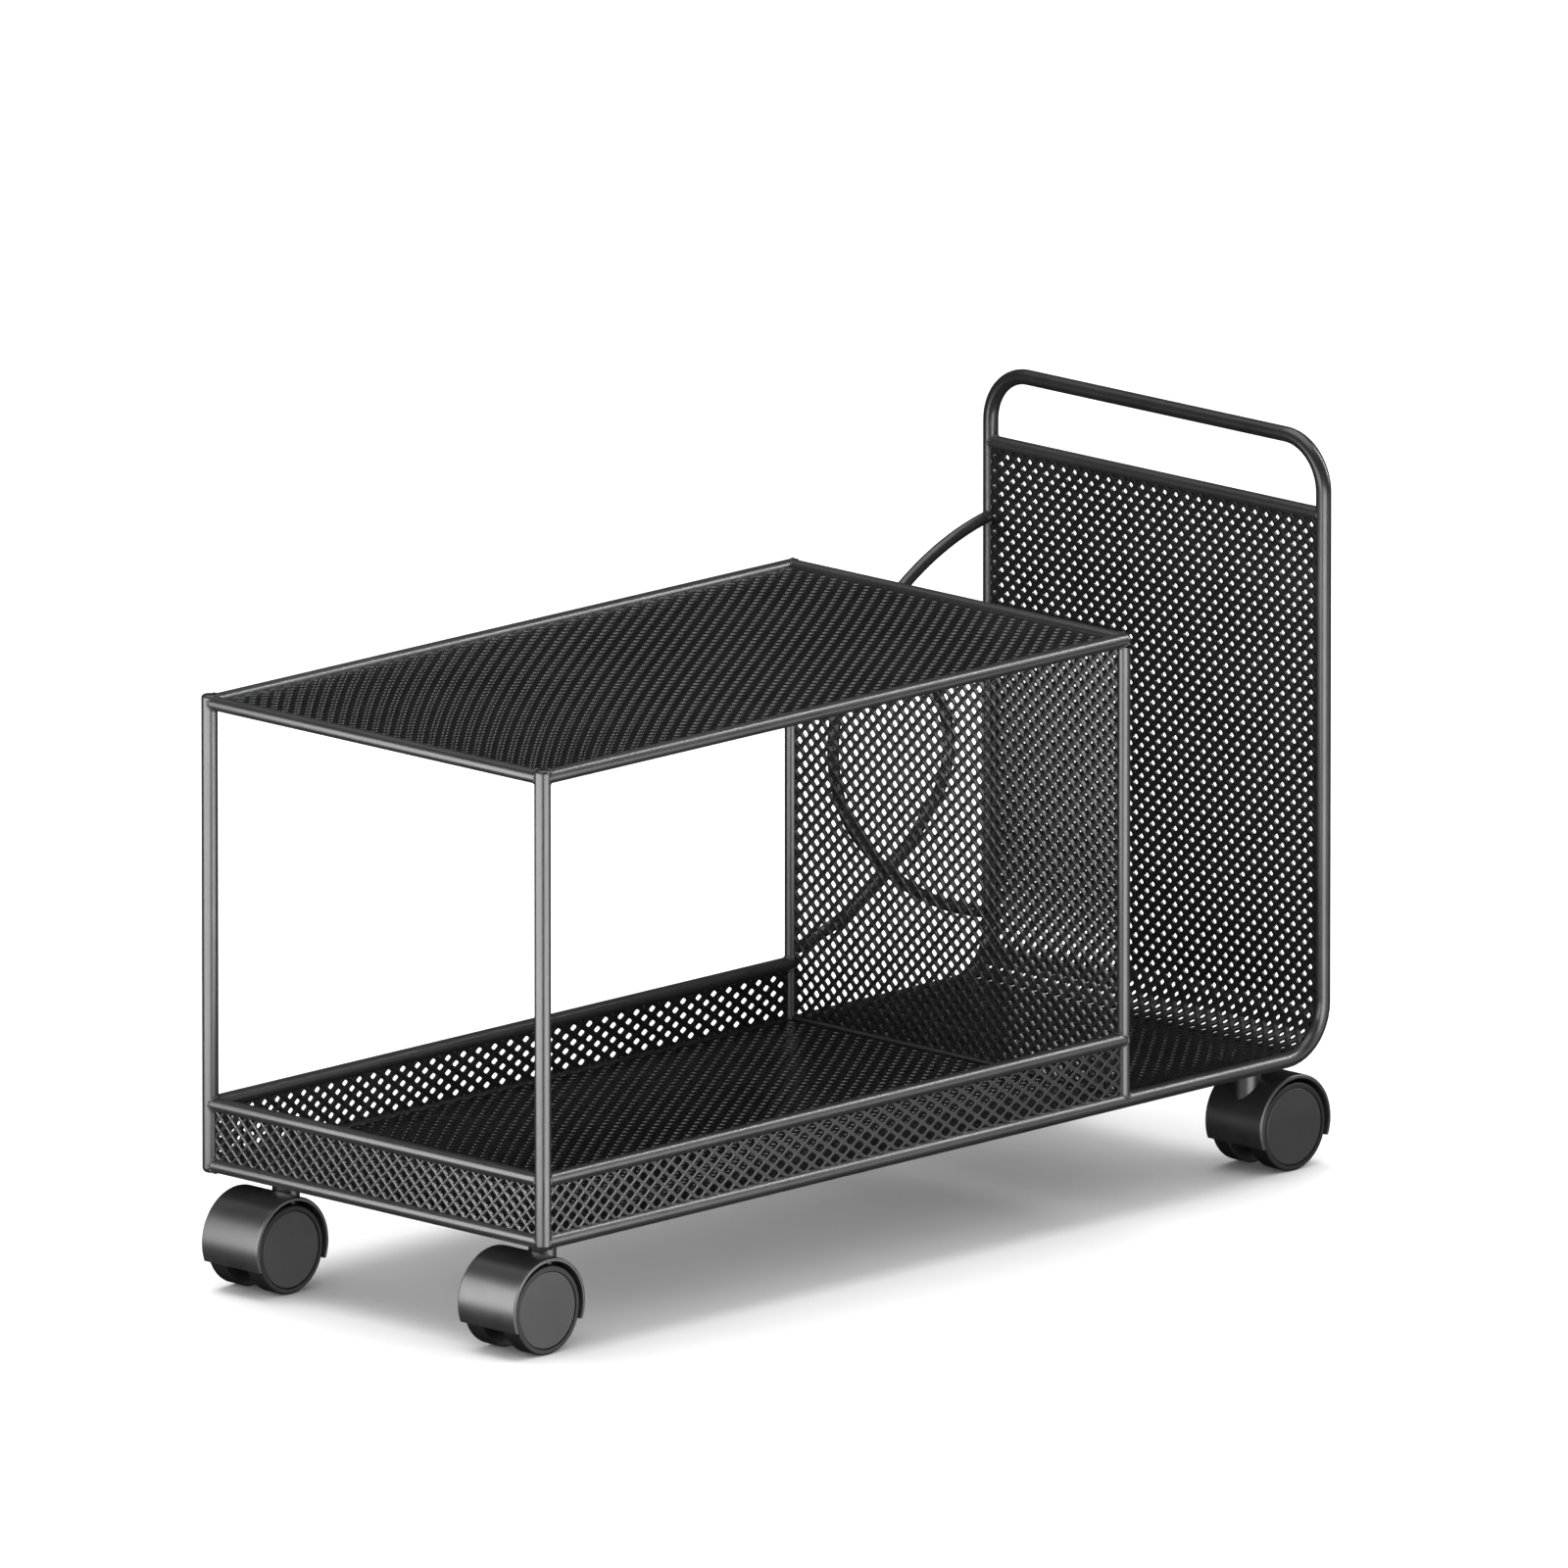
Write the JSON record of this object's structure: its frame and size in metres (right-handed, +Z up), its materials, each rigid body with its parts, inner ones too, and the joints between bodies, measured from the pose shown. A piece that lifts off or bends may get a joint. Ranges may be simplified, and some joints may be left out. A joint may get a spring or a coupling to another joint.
{
  "type": "mobile printer stand",
  "caption": "Low rolling stand in tube and expanded metal: mesh shelf over a rimmed tray, tall computer bay with a handle end, twin-wheel casters.",
  "frame": {"origin": "floor level under the middle of the stand", "axes": "+X toward the handle end, +Y toward the side with the back guard rods, +Z up"},
  "size_m": [0.6734, 0.2764, 0.4355],
  "materials": {
    "frame_paint": "satin powder coat, charcoal",
    "mesh_paint": "satin powder coat, charcoal",
    "plated_steel": "dark zinc plate",
    "hood_plastic": "smooth moulded, dark grey",
    "wheel_nylon": "smooth moulded, black",
    "cap_plastic": "fine satin, dark grey"
  },
  "bodies": {
    "frame": {"near_side_tube": "frame_paint", "far_side_tube": "frame_paint", "handle_tube": "frame_paint", "handle_spigots": "frame_paint", "handle_crossbar": "frame_paint", "nose_bottom_rail": "frame_paint", "near_nose_post": "frame_paint", "far_nose_post": "frame_paint", "near_divider_post": "frame_paint", "far_divider_post": "frame_paint", "nose_post_caps": "frame_paint", "shelf_nose_rail": "frame_paint", "shelf_near_rail": "frame_paint", "shelf_far_rail": "frame_paint", "shelf_divider_rail": "frame_paint", "tray_nose_rim": "frame_paint", "tray_near_rim": "frame_paint", "tray_far_rim": "frame_paint", "divider_base_wire": "frame_paint", "upright_guard_rod": "frame_paint", "divider_guard_rod": "frame_paint", "nose_caster_strap": "frame_paint", "handle_caster_strap": "frame_paint", "shelf_mesh": "mesh_paint", "tray_floor_mesh": "mesh_paint", "bay_mesh": "mesh_paint", "divider_mesh": "mesh_paint", "nose_wall_mesh": "mesh_paint", "near_wall_mesh": "mesh_paint", "far_wall_mesh": "mesh_paint", "caster_weld_nuts": "plated_steel", "nose_near_caster_stem": "plated_steel", "nose_far_caster_stem": "plated_steel", "handle_near_caster_stem": "plated_steel", "handle_far_caster_stem": "plated_steel"},
    "nose_near_swivel": {"nose_near_caster_hood": "hood_plastic", "nose_near_caster_axle": "plated_steel"},
    "nose_near_outboard_wheel": {"nose_near_caster_outboard_wheel": "wheel_nylon", "nose_near_caster_outboard_cap": "cap_plastic"},
    "nose_near_inboard_wheel": {"nose_near_caster_inboard_wheel": "wheel_nylon", "nose_near_caster_inboard_cap": "cap_plastic"},
    "nose_far_swivel": {"nose_far_caster_hood": "hood_plastic", "nose_far_caster_axle": "plated_steel"},
    "nose_far_outboard_wheel": {"nose_far_caster_outboard_wheel": "wheel_nylon", "nose_far_caster_outboard_cap": "cap_plastic"},
    "nose_far_inboard_wheel": {"nose_far_caster_inboard_wheel": "wheel_nylon", "nose_far_caster_inboard_cap": "cap_plastic"},
    "handle_near_swivel": {"handle_near_caster_hood": "hood_plastic", "handle_near_caster_axle": "plated_steel"},
    "handle_near_outboard_wheel": {"handle_near_caster_outboard_wheel": "wheel_nylon", "handle_near_caster_outboard_cap": "cap_plastic"},
    "handle_near_inboard_wheel": {"handle_near_caster_inboard_wheel": "wheel_nylon", "handle_near_caster_inboard_cap": "cap_plastic"},
    "handle_far_swivel": {"handle_far_caster_hood": "hood_plastic", "handle_far_caster_axle": "plated_steel"},
    "handle_far_outboard_wheel": {"handle_far_caster_outboard_wheel": "wheel_nylon", "handle_far_caster_outboard_cap": "cap_plastic"},
    "handle_far_inboard_wheel": {"handle_far_caster_inboard_wheel": "wheel_nylon", "handle_far_caster_inboard_cap": "cap_plastic"}
  },
  "joints": [
    {"name": "nose_near_swivel_turn", "type": "hinge", "parent": "frame", "child": "nose_near_swivel", "pos_m": [-0.29025, -0.103, 0.05], "axis": [0, 0, 1], "continuous": true},
    {"name": "nose_near_outboard_spin", "type": "hinge", "parent": "nose_near_swivel", "child": "nose_near_outboard_wheel", "pos_m": [-0.30725, -0.103, 0.026], "axis": [0, 1, 0], "continuous": true},
    {"name": "nose_near_inboard_spin", "type": "hinge", "parent": "nose_near_swivel", "child": "nose_near_inboard_wheel", "pos_m": [-0.30725, -0.103, 0.026], "axis": [0, 1, 0], "continuous": true},
    {"name": "nose_far_swivel_turn", "type": "hinge", "parent": "frame", "child": "nose_far_swivel", "pos_m": [-0.29025, 0.103, 0.05], "axis": [0, 0, 1], "continuous": true},
    {"name": "nose_far_outboard_spin", "type": "hinge", "parent": "nose_far_swivel", "child": "nose_far_outboard_wheel", "pos_m": [-0.30725, 0.103, 0.026], "axis": [0, 1, 0], "continuous": true},
    {"name": "nose_far_inboard_spin", "type": "hinge", "parent": "nose_far_swivel", "child": "nose_far_inboard_wheel", "pos_m": [-0.30725, 0.103, 0.026], "axis": [0, 1, 0], "continuous": true},
    {"name": "handle_near_swivel_turn", "type": "hinge", "parent": "frame", "child": "handle_near_swivel", "pos_m": [0.29025, -0.103, 0.05], "axis": [0, 0, 1], "continuous": true},
    {"name": "handle_near_outboard_spin", "type": "hinge", "parent": "handle_near_swivel", "child": "handle_near_outboard_wheel", "pos_m": [0.30725, -0.103, 0.026], "axis": [0, 1, 0], "continuous": true},
    {"name": "handle_near_inboard_spin", "type": "hinge", "parent": "handle_near_swivel", "child": "handle_near_inboard_wheel", "pos_m": [0.30725, -0.103, 0.026], "axis": [0, 1, 0], "continuous": true},
    {"name": "handle_far_swivel_turn", "type": "hinge", "parent": "frame", "child": "handle_far_swivel", "pos_m": [0.29025, 0.103, 0.05], "axis": [0, 0, 1], "continuous": true},
    {"name": "handle_far_outboard_spin", "type": "hinge", "parent": "handle_far_swivel", "child": "handle_far_outboard_wheel", "pos_m": [0.30725, 0.103, 0.026], "axis": [0, 1, 0], "continuous": true},
    {"name": "handle_far_inboard_spin", "type": "hinge", "parent": "handle_far_swivel", "child": "handle_far_inboard_wheel", "pos_m": [0.30725, 0.103, 0.026], "axis": [0, 1, 0], "continuous": true}
  ]
}
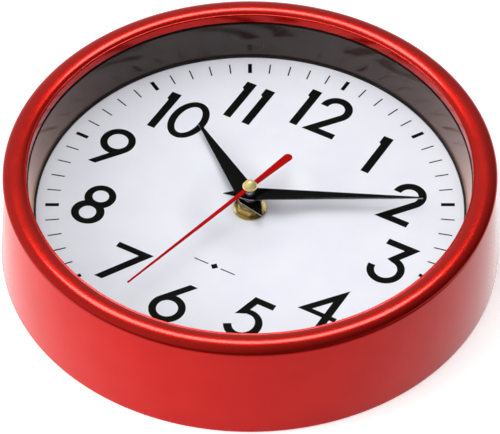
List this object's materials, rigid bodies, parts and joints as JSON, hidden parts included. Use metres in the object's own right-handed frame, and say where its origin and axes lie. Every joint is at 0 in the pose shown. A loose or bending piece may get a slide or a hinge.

=-=-=

Find the word "axes" in the data and show each line that holds it.

Answer to this task:
  "frame": {"origin": "floor level under the middle of the stand", "axes": "+X toward the handle end, +Y toward the side with the back guard rods, +Z up"},
List this object's materials, rigid bodies, parts and joints as JSON, hidden parts included. Use metres in the object's own right-handed frame, and say where its origin and axes lie. Every joint is at 0 in the pose shown. A loose or bending piece may get a slide or a hinge.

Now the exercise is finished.